> _TASK INSTRUCTIONS_: Your task is to copy every line of the entries that contains "Blender".

> _ENTRIES PROVIDED_:

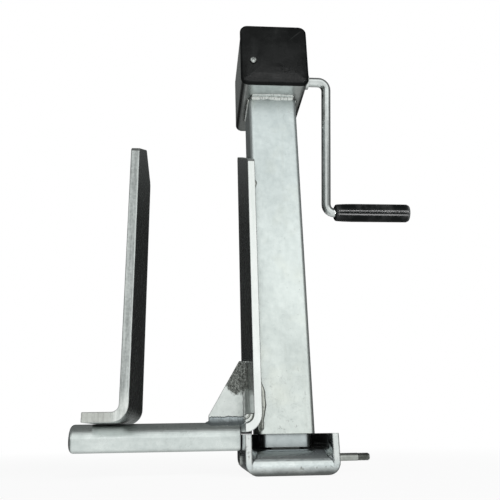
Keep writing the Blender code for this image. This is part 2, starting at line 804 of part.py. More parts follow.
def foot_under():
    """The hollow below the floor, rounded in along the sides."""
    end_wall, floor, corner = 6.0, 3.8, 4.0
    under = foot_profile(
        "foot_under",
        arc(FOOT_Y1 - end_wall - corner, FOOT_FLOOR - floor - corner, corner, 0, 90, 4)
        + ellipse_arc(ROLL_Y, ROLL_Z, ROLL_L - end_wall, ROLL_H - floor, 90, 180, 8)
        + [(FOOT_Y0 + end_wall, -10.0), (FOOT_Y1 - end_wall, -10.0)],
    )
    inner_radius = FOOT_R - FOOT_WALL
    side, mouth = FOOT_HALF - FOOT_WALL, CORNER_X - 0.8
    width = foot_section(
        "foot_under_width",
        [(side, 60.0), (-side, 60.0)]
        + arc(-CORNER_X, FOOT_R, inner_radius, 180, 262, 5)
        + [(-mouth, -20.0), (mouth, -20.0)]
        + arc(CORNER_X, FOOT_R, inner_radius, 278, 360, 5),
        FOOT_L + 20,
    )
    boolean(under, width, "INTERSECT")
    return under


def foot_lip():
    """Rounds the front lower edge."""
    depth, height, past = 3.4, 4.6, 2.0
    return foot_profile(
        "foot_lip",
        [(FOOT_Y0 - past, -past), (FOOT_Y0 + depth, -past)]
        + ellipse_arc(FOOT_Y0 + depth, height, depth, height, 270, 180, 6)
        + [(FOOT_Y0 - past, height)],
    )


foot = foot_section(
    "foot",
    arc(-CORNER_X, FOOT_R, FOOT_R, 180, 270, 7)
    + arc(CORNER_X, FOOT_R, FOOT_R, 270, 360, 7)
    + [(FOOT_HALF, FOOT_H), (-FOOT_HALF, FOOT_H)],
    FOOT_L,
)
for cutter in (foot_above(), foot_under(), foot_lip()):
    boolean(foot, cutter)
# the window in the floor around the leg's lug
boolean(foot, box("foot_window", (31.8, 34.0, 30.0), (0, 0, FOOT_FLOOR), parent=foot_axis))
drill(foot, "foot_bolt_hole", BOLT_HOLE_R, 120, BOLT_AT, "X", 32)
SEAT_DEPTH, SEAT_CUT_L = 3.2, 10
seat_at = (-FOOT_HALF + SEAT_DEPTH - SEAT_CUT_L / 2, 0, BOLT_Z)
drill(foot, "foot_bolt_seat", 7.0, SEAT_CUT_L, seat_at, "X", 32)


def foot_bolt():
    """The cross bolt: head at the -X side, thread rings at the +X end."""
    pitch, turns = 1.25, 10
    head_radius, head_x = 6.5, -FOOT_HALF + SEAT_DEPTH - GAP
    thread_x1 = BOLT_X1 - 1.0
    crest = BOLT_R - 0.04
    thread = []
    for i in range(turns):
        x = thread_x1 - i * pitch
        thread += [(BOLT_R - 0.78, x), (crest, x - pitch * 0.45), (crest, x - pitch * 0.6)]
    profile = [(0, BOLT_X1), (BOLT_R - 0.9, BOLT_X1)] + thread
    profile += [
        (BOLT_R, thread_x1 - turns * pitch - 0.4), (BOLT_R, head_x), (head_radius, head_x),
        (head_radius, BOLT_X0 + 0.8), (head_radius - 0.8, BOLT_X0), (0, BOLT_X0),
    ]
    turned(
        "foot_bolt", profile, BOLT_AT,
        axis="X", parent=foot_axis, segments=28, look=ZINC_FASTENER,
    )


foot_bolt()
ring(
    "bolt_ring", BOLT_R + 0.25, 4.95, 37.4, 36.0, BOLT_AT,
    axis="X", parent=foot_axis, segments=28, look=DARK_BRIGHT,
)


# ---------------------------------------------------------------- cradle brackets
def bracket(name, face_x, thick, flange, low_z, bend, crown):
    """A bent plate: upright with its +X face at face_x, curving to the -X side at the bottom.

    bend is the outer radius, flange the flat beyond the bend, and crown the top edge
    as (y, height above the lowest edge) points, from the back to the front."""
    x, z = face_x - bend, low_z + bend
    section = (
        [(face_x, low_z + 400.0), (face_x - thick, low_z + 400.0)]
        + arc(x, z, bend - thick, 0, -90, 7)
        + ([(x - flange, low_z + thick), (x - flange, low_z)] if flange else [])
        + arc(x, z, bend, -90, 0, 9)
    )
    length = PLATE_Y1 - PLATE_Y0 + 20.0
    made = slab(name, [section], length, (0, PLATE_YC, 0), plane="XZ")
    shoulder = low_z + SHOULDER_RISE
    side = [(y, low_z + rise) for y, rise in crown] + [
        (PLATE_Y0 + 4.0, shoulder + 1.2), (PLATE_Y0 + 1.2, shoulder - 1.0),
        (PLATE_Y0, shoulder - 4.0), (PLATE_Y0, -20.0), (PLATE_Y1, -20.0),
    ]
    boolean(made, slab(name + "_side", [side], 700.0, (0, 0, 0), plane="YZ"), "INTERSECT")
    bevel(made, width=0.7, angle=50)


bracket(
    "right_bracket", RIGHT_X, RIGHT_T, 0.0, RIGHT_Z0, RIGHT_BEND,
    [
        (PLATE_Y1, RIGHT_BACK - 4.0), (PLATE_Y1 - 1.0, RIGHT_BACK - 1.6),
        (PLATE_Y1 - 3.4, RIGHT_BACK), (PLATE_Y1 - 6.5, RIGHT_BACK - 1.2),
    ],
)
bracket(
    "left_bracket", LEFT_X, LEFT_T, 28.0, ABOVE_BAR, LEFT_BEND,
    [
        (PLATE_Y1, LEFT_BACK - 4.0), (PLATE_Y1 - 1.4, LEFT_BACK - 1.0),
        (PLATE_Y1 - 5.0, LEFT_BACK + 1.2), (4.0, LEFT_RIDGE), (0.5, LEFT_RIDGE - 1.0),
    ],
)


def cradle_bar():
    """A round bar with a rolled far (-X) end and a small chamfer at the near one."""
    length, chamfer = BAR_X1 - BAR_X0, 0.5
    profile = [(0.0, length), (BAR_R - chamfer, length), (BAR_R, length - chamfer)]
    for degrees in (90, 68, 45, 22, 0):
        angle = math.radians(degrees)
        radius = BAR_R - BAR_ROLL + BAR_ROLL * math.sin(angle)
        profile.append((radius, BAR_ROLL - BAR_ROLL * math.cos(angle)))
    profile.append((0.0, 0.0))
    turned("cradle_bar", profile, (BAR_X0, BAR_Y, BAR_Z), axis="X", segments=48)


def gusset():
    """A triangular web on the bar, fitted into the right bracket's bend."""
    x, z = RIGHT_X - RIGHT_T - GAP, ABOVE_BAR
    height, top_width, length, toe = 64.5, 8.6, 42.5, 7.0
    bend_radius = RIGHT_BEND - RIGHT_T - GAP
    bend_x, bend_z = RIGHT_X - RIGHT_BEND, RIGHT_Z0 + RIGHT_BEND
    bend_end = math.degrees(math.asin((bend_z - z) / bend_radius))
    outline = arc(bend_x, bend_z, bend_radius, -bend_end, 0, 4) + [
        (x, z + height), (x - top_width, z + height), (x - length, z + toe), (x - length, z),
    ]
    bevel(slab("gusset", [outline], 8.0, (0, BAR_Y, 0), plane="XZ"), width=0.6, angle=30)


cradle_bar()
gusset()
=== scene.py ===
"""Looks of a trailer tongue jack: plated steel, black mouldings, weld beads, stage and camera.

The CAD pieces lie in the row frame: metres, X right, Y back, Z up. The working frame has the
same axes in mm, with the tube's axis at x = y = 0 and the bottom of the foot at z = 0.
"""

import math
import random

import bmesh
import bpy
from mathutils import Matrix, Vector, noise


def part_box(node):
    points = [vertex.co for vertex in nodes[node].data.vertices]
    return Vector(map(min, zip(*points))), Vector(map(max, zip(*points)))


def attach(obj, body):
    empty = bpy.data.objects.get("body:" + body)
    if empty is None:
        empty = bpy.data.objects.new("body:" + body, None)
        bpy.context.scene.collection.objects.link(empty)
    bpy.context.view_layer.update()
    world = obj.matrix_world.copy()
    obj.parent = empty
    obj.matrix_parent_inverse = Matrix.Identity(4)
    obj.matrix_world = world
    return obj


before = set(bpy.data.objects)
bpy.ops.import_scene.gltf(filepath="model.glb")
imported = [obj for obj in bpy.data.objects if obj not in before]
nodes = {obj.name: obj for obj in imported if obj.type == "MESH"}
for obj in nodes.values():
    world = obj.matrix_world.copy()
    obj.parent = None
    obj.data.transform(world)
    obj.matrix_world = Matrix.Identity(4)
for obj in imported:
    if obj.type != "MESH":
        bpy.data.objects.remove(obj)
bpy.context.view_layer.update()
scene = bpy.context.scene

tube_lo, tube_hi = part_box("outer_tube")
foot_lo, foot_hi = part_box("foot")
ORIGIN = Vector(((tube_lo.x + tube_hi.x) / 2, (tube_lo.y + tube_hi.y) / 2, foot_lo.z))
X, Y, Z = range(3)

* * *

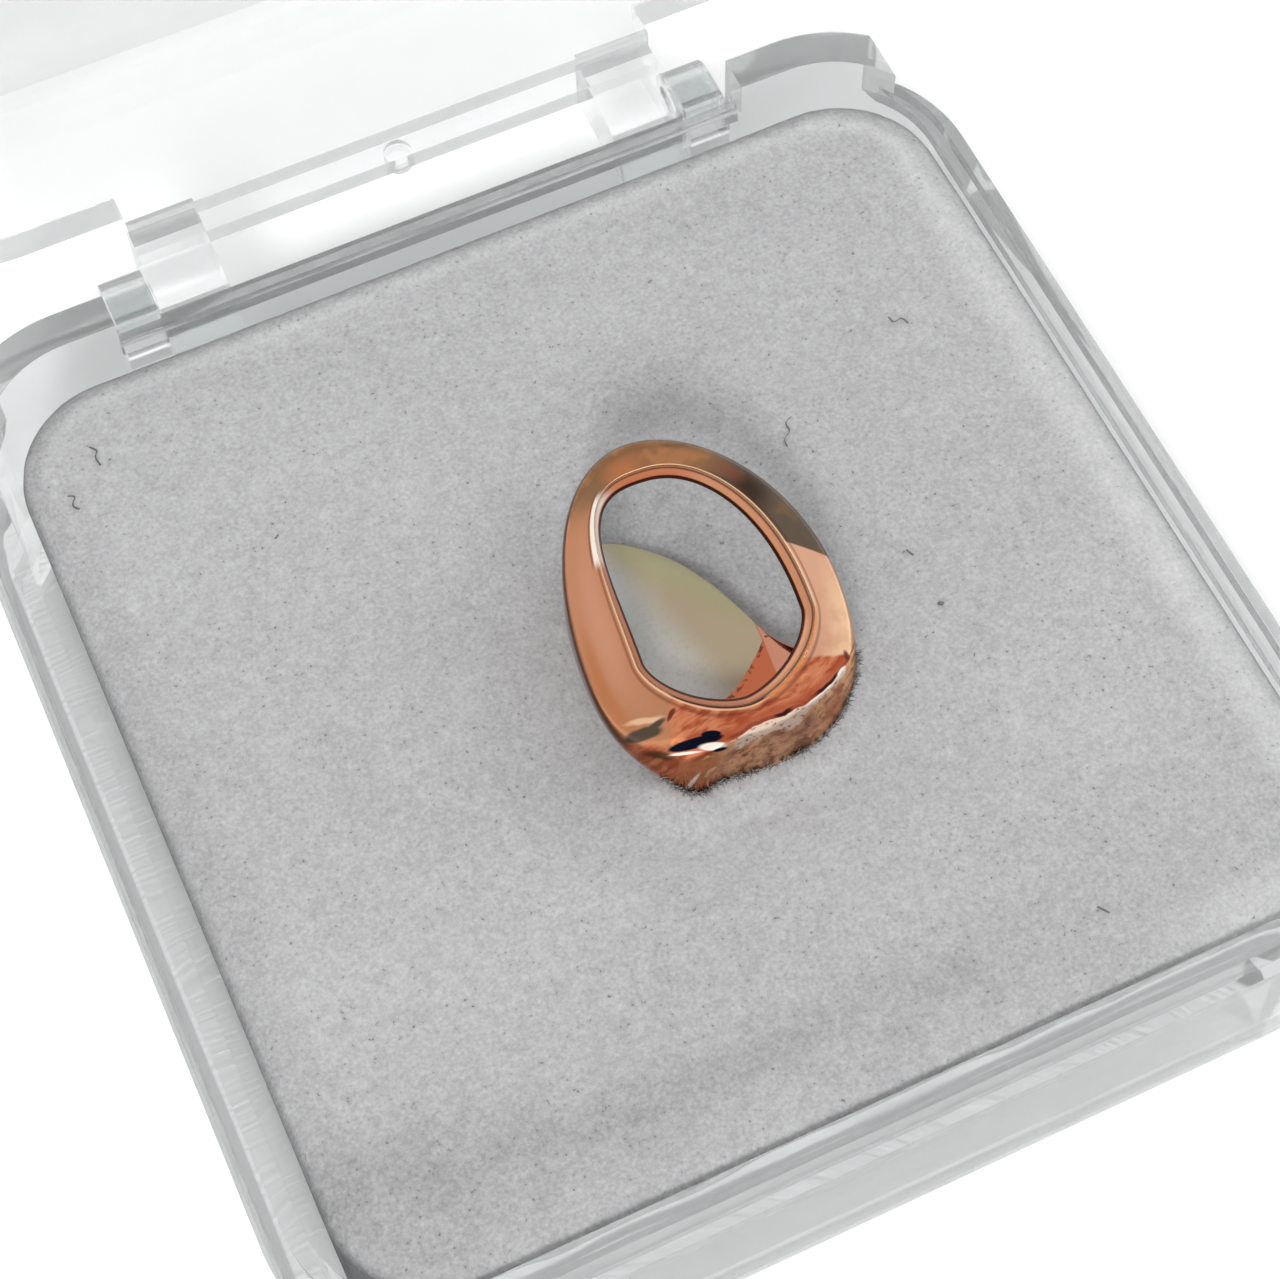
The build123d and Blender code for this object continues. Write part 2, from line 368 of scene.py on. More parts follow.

> _TASK OUTPUT_:
Keep writing the Blender code for this image. This is part 2, starting at line 804 of part.py. More parts follow.
The build123d and Blender code for this object continues. Write part 2, from line 368 of scene.py on. More parts follow.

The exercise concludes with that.